WHAT IS BEING ASKED ->
Where the word "materials" occurs in a line, return that line.

AVAILABLE DATA ->
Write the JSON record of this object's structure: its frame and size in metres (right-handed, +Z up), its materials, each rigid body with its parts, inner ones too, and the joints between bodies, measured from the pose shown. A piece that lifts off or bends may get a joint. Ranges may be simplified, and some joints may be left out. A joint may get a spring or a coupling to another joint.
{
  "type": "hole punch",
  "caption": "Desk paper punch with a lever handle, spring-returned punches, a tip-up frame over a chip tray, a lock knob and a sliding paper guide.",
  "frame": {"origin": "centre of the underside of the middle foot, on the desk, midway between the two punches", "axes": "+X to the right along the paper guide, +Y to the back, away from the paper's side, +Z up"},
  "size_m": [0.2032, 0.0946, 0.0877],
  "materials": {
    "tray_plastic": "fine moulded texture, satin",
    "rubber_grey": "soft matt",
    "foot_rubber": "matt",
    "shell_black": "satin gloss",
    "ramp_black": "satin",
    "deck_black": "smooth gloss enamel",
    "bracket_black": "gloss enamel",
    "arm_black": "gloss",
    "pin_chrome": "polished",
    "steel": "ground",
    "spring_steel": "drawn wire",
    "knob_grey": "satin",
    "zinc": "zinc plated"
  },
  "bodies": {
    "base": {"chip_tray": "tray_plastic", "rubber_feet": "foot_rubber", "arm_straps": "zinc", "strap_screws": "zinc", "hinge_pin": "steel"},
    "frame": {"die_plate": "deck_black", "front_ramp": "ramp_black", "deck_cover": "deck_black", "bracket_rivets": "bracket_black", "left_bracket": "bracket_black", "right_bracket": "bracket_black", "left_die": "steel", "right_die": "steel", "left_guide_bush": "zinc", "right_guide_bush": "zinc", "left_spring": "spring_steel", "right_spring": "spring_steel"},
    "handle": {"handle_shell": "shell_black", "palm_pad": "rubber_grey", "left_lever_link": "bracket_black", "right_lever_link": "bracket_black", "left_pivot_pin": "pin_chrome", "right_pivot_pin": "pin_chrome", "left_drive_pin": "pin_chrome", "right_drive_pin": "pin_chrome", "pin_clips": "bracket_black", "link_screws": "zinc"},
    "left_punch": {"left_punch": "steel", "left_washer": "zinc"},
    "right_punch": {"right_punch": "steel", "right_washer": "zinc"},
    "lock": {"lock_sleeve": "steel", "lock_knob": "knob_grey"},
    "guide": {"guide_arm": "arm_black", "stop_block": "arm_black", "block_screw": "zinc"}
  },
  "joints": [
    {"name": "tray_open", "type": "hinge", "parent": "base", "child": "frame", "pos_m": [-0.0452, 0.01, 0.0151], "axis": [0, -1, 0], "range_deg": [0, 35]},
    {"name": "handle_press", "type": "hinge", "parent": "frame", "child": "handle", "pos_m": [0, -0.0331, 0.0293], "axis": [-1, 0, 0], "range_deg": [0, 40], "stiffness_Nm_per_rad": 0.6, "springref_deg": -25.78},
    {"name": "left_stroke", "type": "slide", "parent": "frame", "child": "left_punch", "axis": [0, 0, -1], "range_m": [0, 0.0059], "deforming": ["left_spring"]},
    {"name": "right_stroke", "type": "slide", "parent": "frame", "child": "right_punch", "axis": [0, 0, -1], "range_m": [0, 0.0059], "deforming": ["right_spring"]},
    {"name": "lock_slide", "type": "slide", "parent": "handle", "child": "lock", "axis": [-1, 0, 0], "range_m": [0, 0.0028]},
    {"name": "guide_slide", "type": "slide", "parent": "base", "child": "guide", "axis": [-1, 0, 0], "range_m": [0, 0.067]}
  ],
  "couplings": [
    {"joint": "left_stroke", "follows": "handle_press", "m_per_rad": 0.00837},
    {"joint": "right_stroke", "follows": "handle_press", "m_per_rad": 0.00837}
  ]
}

THE COMPLETED TASK ->
Write the JSON record of this object's structure: its frame and size in metres (right-handed, +Z up), its materials, each rigid body with its parts, inner ones too, and the joints between bodies, measured from the pose shown. A piece that lifts off or bends may get a joint. Ranges may be simplified, and some joints may be left out. A joint may get a spring or a coupling to another joint.
  "materials": {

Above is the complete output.